# Problem
Repeat exactly the lines from the start through the line with "FADE_MM = (22, 22, 90)", both ends included.

## start Input records

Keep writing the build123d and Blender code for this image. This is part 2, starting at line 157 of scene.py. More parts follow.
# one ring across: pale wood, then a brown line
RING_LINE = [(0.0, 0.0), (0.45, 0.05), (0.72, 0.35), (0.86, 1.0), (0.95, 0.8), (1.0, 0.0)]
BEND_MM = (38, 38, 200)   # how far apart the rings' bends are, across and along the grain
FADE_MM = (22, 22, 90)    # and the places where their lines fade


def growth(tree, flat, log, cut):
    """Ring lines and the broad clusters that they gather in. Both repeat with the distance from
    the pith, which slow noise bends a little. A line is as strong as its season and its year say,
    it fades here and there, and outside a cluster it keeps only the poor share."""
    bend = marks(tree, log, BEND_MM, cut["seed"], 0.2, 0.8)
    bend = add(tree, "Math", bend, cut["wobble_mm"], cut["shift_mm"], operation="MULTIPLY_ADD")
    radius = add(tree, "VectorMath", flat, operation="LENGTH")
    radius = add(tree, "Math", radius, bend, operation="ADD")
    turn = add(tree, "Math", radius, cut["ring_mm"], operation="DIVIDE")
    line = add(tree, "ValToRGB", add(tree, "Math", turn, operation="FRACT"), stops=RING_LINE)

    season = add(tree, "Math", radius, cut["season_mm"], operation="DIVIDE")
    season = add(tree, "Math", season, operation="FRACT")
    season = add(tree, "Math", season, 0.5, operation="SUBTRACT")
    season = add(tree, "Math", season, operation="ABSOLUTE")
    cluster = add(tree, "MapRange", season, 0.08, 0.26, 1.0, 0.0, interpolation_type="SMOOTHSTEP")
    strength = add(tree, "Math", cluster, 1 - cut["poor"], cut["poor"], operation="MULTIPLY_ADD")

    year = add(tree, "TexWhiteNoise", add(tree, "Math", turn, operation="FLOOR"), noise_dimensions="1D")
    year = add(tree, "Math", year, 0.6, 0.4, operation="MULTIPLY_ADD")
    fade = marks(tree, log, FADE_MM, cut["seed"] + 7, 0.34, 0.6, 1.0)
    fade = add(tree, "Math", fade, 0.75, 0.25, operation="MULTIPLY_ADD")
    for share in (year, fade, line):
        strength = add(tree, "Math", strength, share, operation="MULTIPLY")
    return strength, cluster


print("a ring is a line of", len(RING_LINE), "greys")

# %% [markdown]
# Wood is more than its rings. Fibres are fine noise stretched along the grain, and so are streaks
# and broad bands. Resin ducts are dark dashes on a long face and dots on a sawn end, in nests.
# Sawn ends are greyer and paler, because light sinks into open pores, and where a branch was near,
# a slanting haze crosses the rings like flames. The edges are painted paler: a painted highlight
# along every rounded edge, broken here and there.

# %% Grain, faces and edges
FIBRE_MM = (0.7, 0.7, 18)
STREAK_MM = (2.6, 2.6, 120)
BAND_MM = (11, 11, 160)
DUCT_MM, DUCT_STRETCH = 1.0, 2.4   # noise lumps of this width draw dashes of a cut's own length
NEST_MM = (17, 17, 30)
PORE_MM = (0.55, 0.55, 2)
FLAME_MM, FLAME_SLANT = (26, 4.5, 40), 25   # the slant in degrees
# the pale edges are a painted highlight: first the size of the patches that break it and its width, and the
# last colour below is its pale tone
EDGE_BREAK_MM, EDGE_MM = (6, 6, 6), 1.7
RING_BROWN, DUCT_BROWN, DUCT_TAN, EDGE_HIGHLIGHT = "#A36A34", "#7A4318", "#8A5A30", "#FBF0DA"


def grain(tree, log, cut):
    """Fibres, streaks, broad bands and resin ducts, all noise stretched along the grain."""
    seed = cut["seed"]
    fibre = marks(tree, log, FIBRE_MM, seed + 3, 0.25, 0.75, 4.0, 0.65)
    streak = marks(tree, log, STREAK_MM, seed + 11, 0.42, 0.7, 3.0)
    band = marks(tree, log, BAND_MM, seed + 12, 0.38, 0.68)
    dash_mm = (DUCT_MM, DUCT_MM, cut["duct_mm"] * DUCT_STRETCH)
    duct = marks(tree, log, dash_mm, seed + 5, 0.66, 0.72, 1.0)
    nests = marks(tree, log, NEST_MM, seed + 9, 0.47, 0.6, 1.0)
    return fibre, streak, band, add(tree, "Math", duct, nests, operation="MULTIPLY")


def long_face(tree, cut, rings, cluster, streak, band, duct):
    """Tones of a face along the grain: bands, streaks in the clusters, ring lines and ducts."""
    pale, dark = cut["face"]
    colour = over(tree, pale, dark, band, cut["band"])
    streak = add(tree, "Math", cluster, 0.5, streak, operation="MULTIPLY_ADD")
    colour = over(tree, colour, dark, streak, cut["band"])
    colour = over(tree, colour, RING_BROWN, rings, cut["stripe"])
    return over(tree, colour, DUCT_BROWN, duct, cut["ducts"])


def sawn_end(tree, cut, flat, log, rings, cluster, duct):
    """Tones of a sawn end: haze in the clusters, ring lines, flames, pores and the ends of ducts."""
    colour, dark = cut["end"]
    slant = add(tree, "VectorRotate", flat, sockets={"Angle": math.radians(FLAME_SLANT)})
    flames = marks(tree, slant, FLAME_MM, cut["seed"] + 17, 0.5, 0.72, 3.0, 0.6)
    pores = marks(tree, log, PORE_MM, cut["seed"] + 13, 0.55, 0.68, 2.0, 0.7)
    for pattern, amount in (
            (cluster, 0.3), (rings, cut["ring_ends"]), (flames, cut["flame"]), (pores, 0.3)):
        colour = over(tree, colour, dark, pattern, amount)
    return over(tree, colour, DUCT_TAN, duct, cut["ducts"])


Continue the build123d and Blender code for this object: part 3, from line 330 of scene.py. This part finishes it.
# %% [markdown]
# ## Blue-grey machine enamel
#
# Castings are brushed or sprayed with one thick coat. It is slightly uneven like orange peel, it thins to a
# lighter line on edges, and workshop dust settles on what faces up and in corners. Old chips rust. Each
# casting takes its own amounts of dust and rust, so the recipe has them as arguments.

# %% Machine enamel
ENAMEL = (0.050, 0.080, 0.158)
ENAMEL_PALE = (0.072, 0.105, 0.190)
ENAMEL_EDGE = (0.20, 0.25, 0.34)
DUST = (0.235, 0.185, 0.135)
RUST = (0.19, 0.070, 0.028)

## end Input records

# Response to this task
Keep writing the build123d and Blender code for this image. This is part 2, starting at line 157 of scene.py. More parts follow.
# one ring across: pale wood, then a brown line
RING_LINE = [(0.0, 0.0), (0.45, 0.05), (0.72, 0.35), (0.86, 1.0), (0.95, 0.8), (1.0, 0.0)]
BEND_MM = (38, 38, 200)   # how far apart the rings' bends are, across and along the grain
FADE_MM = (22, 22, 90)    # and the places where their lines fade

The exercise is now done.